Regardless of the veracity of the current rumors that Mexico’s feared Zetas organization has split into pieces, the organization’s breakup is a foregone conclusion given the group’s local revenue streams.
In the latest of a flurry of articles, a US law enforcement source told the Associated Press that Zetas second-in-command Miguel Angel Treviño, alias “Z-40,” has successfully taken over control of the entire group, displacing Heriberto Lazcano, alias “Z-3,” its long-time number one.
This fight, which InSight Crime has also chronicled, has been public for weeks. In August, police said that a Zetas commander in Quintana Roo state, Charly de Jesus Alcantara Trejo, alias “El Caricaturas,” was handed over to police by the Zetas. El Caricaturas was loyal to Z-40, and was allegedly betrayed by a faction loyal to Z-3, local media reported. A wave of violence in San Luis Potosi state has also been interpreted as indicative of a rift between Z-40 and another local Zetas commander, Ivan Velazquez, alias “El 50” or “El Taliban,” according to statements made by the San Luis Potosi state attorney general.

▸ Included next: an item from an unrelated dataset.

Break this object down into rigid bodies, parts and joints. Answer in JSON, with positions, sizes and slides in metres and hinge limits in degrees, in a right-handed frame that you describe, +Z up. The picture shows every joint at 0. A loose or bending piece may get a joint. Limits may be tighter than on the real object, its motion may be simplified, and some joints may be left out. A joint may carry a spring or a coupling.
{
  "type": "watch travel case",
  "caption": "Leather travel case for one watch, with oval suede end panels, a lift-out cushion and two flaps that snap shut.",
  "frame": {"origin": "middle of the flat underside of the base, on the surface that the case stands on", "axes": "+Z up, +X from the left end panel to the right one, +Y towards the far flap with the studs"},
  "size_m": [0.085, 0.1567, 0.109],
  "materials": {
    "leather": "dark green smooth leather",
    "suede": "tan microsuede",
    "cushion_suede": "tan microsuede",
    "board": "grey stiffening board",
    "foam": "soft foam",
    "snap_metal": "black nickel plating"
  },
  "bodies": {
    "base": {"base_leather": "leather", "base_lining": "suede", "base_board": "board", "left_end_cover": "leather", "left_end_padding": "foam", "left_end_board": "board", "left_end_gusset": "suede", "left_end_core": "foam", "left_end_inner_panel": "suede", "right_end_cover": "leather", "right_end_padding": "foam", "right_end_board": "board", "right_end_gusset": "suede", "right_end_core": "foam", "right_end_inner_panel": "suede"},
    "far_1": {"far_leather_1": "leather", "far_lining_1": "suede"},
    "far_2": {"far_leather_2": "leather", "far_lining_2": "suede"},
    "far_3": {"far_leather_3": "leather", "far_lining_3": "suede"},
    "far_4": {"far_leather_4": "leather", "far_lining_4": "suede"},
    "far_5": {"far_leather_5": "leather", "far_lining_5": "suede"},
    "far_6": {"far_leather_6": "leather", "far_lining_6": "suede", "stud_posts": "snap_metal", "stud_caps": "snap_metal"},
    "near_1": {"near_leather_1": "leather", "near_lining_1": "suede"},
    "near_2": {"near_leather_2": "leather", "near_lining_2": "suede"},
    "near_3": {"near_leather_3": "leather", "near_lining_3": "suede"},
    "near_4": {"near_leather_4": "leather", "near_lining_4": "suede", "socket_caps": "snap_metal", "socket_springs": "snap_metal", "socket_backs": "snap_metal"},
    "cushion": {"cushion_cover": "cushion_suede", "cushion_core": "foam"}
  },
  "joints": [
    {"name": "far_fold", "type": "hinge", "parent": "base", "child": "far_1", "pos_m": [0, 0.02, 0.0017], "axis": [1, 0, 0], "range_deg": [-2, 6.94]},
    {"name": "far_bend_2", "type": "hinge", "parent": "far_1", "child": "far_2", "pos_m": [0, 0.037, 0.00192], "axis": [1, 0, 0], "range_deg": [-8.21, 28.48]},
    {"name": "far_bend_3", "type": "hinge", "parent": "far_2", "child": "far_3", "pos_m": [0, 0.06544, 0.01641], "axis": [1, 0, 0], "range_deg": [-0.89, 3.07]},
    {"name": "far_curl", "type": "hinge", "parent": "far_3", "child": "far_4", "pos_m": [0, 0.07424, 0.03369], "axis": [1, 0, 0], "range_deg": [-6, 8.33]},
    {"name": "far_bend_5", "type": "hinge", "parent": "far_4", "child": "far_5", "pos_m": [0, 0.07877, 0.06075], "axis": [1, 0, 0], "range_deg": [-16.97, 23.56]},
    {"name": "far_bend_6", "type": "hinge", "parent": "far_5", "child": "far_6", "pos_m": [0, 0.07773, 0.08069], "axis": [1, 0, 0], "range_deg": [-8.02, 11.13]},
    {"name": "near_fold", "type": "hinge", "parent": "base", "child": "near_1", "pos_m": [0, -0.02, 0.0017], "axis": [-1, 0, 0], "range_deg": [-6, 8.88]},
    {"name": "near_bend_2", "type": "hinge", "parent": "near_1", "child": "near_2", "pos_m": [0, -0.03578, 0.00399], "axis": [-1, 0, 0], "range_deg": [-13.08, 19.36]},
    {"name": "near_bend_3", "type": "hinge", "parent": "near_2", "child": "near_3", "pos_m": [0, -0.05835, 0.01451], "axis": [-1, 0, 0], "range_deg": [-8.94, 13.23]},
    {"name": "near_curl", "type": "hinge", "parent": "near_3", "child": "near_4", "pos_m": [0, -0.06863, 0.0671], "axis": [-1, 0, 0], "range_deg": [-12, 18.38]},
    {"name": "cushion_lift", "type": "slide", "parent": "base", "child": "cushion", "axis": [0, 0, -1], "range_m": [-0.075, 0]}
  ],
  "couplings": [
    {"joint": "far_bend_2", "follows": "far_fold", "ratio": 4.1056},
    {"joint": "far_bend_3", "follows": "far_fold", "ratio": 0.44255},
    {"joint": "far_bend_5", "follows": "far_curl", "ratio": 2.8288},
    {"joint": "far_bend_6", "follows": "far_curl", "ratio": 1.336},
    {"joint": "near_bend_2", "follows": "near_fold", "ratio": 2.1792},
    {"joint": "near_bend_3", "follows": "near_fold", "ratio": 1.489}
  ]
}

But the evidence is hardly definitive. The AP article cites but one US law enforcement official and various “narco-banners.” These banners, however, accused both leaders of betraying several of Zeta operatives, suggesting the rift was from below, not between the top echelons. Other banners appeared in Zetas strongholds, like Tamaulipas and Veracruz, denying that such a rift has occurred.
InSight Crime Analysis
Whether the rift is real or not, the breakup of the Zetas will happen. Unlike the group’s progenitors the Gulf Cartel — who earn most of their profits from the international export of drugs, and thus concentrate their finances, the know-how and the contacts at the top levels of leadership — the Zetas follow an entirely different financial model. According to a recent book on the Zetas, “The Executioner’s Men,” by Sam Logan and George Grayson, only 50 percent of the Zetas’ revenue is from cocaine trafficking. (InSight Crime believes it is even less.) The rest comes from Zetas’ low-level criminal activities — extortion, kidnapping, theft, piracy and other licit and illicit activities.

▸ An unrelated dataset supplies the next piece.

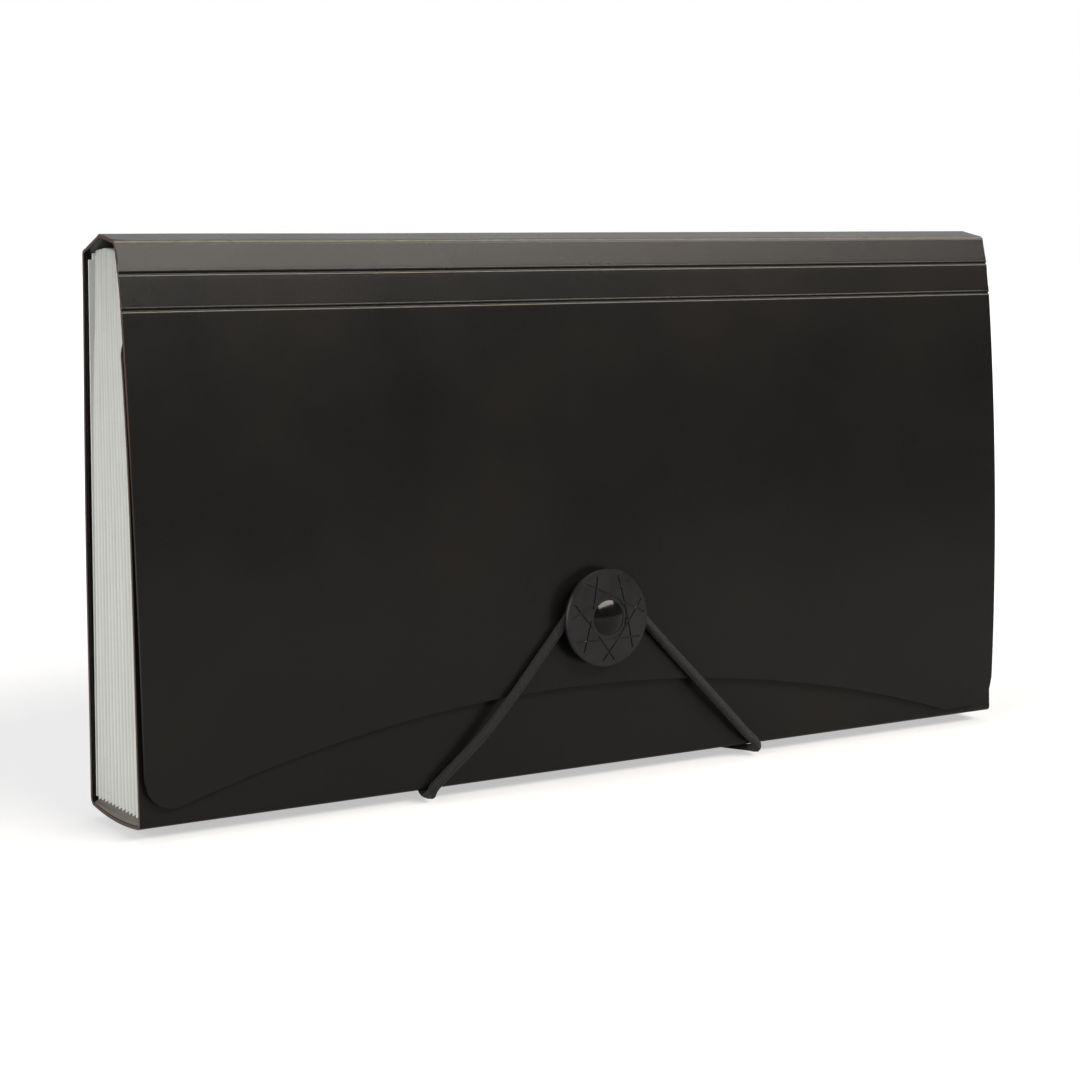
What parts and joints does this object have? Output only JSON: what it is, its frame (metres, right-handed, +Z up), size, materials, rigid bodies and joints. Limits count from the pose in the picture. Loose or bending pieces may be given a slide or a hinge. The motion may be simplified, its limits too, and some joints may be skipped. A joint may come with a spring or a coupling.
{
  "type": "coupon organizer wallet",
  "caption": "Expanding coupon wallet: folded plastic cover with flap, round button and elastic closure, pleated pockets inside.",
  "frame": {"origin": "middle of the box's underside, on the surface that the wallet stands on", "axes": "+X along the width, +Z up, -Y out of the flap's front, +Y out of the back cover"},
  "size_m": [0.254, 0.0338, 0.1343],
  "materials": {
    "cover_sheet": "fine matt grained polypropylene sheet",
    "button": "satin moulded plastic",
    "rivet": "polished moulded plastic",
    "washer": "natural plastic",
    "elastic": "round braided elastic",
    "barb": "crimped plated steel",
    "insert_sheet": "milky translucent polypropylene",
    "gusset_film": "milky translucent pleated film",
    "label_paper": "plain uncoated paper"
  },
  "bodies": {
    "root": {"back_cover": "cover_sheet", "spine_panel": "cover_sheet", "elastic_run_left": "elastic", "elastic_run_right": "elastic", "elastic_barb_left": "barb", "elastic_barb_right": "barb", "insert_back": "insert_sheet", "pocket_base": "insert_sheet", "gusset_left": "gusset_film", "gusset_right": "gusset_film"},
    "roof_bevel_body": {"roof_bevel": "cover_sheet"},
    "roof_body": {"roof_panel": "cover_sheet"},
    "band_upper_body": {"band_upper": "cover_sheet"},
    "band_lower_body": {"band_lower": "cover_sheet"},
    "flap_body": {"flap_panel": "cover_sheet", "rivet_cap": "rivet", "rivet_stud": "rivet", "backing_washer": "washer"},
    "button_body": {"button_disc": "button"},
    "front_body": {"front_cover": "cover_sheet", "insert_front": "insert_sheet", "elastic_loop": "elastic"},
    "divider_01_body": {"divider_01": "insert_sheet", "tab_label_01": "label_paper"},
    "divider_02_body": {"divider_02": "insert_sheet", "tab_label_02": "label_paper"},
    "divider_03_body": {"divider_03": "insert_sheet", "tab_label_03": "label_paper"},
    "divider_04_body": {"divider_04": "insert_sheet", "tab_label_04": "label_paper"},
    "divider_05_body": {"divider_05": "insert_sheet", "tab_label_05": "label_paper"},
    "divider_06_body": {"divider_06": "insert_sheet", "tab_label_06": "label_paper"},
    "divider_07_body": {"divider_07": "insert_sheet", "tab_label_07": "label_paper"},
    "divider_08_body": {"divider_08": "insert_sheet", "tab_label_08": "label_paper"},
    "divider_09_body": {"divider_09": "insert_sheet", "tab_label_09": "label_paper"},
    "divider_10_body": {"divider_10": "insert_sheet", "tab_label_10": "label_paper"},
    "divider_11_body": {"divider_11": "insert_sheet", "tab_label_11": "label_paper"},
    "divider_12_body": {"divider_12": "insert_sheet", "tab_label_12": "label_paper"}
  },
  "joints": [
    {"name": "roof_lift", "type": "hinge", "parent": "root", "child": "roof_bevel_body", "pos_m": [0, 0.01647, 0.1299], "axis": [-1, 0, 0], "range_deg": [0, 150], "deforming": ["elastic_loop"]},
    {"name": "ridge_fold", "type": "hinge", "parent": "roof_bevel_body", "child": "roof_body", "pos_m": [0, 0.00707, 0.1339], "axis": [-1, 0, 0], "range_deg": [0, 33]},
    {"name": "front_fold", "type": "hinge", "parent": "roof_body", "child": "band_upper_body", "pos_m": [0, -0.00093, 0.1325], "axis": [-1, 0, 0], "range_deg": [0, 64.5]},
    {"name": "crease_1_fold", "type": "hinge", "parent": "band_upper_body", "child": "band_lower_body", "pos_m": [0, -0.00283, 0.1257], "axis": [-1, 0, 0], "range_deg": [0, 5.55]},
    {"name": "crease_2_fold", "type": "hinge", "parent": "band_lower_body", "child": "flap_body", "pos_m": [0, -0.00423, 0.1178], "axis": [-1, 0, 0], "range_deg": [0, 6.3]},
    {"name": "front_cover_hinge", "type": "hinge", "parent": "root", "child": "front_body", "pos_m": [0, -0.01033, 0.00354], "axis": [1, 0, 0], "range_deg": [0, 22], "deforming": ["gusset_left", "gusset_right"]},
    {"name": "divider_01_hinge", "type": "hinge", "parent": "root", "child": "divider_01_body", "pos_m": [0, 0.01364, 0.00535], "axis": [1, 0, 0], "range_deg": [0, 1.69]},
    {"name": "divider_02_hinge", "type": "hinge", "parent": "root", "child": "divider_02_body", "pos_m": [0, 0.01173, 0.00535], "axis": [1, 0, 0], "range_deg": [0, 3.38]},
    {"name": "divider_03_hinge", "type": "hinge", "parent": "root", "child": "divider_03_body", "pos_m": [0, 0.00982, 0.00535], "axis": [1, 0, 0], "range_deg": [0, 5.08]},
    {"name": "divider_04_hinge", "type": "hinge", "parent": "root", "child": "divider_04_body", "pos_m": [0, 0.00791, 0.00535], "axis": [1, 0, 0], "range_deg": [0, 6.77]},
    {"name": "divider_05_hinge", "type": "hinge", "parent": "root", "child": "divider_05_body", "pos_m": [0, 0.006, 0.00535], "axis": [1, 0, 0], "range_deg": [0, 8.46]},
    {"name": "divider_06_hinge", "type": "hinge", "parent": "root", "child": "divider_06_body", "pos_m": [0, 0.00409, 0.00535], "axis": [1, 0, 0], "range_deg": [0, 10.15]},
    {"name": "divider_07_hinge", "type": "hinge", "parent": "root", "child": "divider_07_body", "pos_m": [0, 0.00218, 0.00535], "axis": [1, 0, 0], "range_deg": [0, 11.85]},
    {"name": "divider_08_hinge", "type": "hinge", "parent": "root", "child": "divider_08_body", "pos_m": [0, 0.00027, 0.00535], "axis": [1, 0, 0], "range_deg": [0, 13.54]},
    {"name": "divider_09_hinge", "type": "hinge", "parent": "root", "child": "divider_09_body", "pos_m": [0, -0.00164, 0.00535], "axis": [1, 0, 0], "range_deg": [0, 15.23]},
    {"name": "divider_10_hinge", "type": "hinge", "parent": "root", "child": "divider_10_body", "pos_m": [0, -0.00356, 0.00535], "axis": [1, 0, 0], "range_deg": [0, 16.92]},
    {"name": "divider_11_hinge", "type": "hinge", "parent": "root", "child": "divider_11_body", "pos_m": [0, -0.00547, 0.00535], "axis": [1, 0, 0], "range_deg": [0, 18.62]},
    {"name": "divider_12_hinge", "type": "hinge", "parent": "root", "child": "divider_12_body", "pos_m": [0, -0.00738, 0.00535], "axis": [1, 0, 0], "range_deg": [0, 20.31]},
    {"name": "button_spin", "type": "hinge", "parent": "flap_body", "child": "button_body", "pos_m": [-0.005, -0.01088, 0.041], "axis": [0, -0.9991, 0.0417], "continuous": true}
  ],
  "couplings": [
    {"joint": "ridge_fold", "follows": "roof_lift", "ratio": 0.22},
    {"joint": "front_fold", "follows": "roof_lift", "ratio": 0.43},
    {"joint": "crease_1_fold", "follows": "roof_lift", "ratio": 0.037},
    {"joint": "crease_2_fold", "follows": "roof_lift", "ratio": 0.042},
    {"joint": "front_cover_hinge", "follows": "roof_lift", "ratio": 0.14667},
    {"joint": "divider_01_hinge", "follows": "roof_lift", "ratio": 0.011281},
    {"joint": "divider_02_hinge", "follows": "roof_lift", "ratio": 0.022563},
    {"joint": "divider_03_hinge", "follows": "roof_lift", "ratio": 0.033846},
    {"joint": "divider_04_hinge", "follows": "roof_lift", "ratio": 0.045127},
    {"joint": "divider_05_hinge", "follows": "roof_lift", "ratio": 0.056409},
    {"joint": "divider_06_hinge", "follows": "roof_lift", "ratio": 0.067692},
    {"joint": "divider_07_hinge", "follows": "roof_lift", "ratio": 0.078974},
    {"joint": "divider_08_hinge", "follows": "roof_lift", "ratio": 0.090256},
    {"joint": "divider_09_hinge", "follows": "roof_lift", "ratio": 0.10154},
    {"joint": "divider_10_hinge", "follows": "roof_lift", "ratio": 0.11282},
    {"joint": "divider_11_hinge", "follows": "roof_lift", "ratio": 0.1241},
    {"joint": "divider_12_hinge", "follows": "roof_lift", "ratio": 0.13538}
  ]
}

And since a large portion of the Zetas’ revenue streams come from the bottom and local sources, rather than the top and international sources, this makes it more likely that local Zetas cells see how these businesses work and how much money is being pocketed by this hard work. Perhaps more importantly, the barriers to entry into these businesses are minimal: The infrastructure needed to manage them is already there; and the wherewithal to recruit and operate on the local level already exist. The result is that the a mid-level commander will be more likely to break away from his bosses simply because he can.
This is arguably what makes the Zetas’ model of organized crime different and more menacing than the older, traditional cartels. Cartels who earn most of their revenue through international drug exports essentially cannot run their business without the international contacts necessary to do so. But in the Zetas’ case, because of their revenue comes from local criminal activities that can be practiced anywhere and by virtually anyone, they have created the ultimate “democratic” model of organized crime. It is a model that can be easily replicated across Mexico, and is inherently vulnerable to suffering internal splits.
So while a dispute between top leaders Z-40 and Z-3 operates in the realm of speculation, there is no doubt that the Zetas as an organization will not last.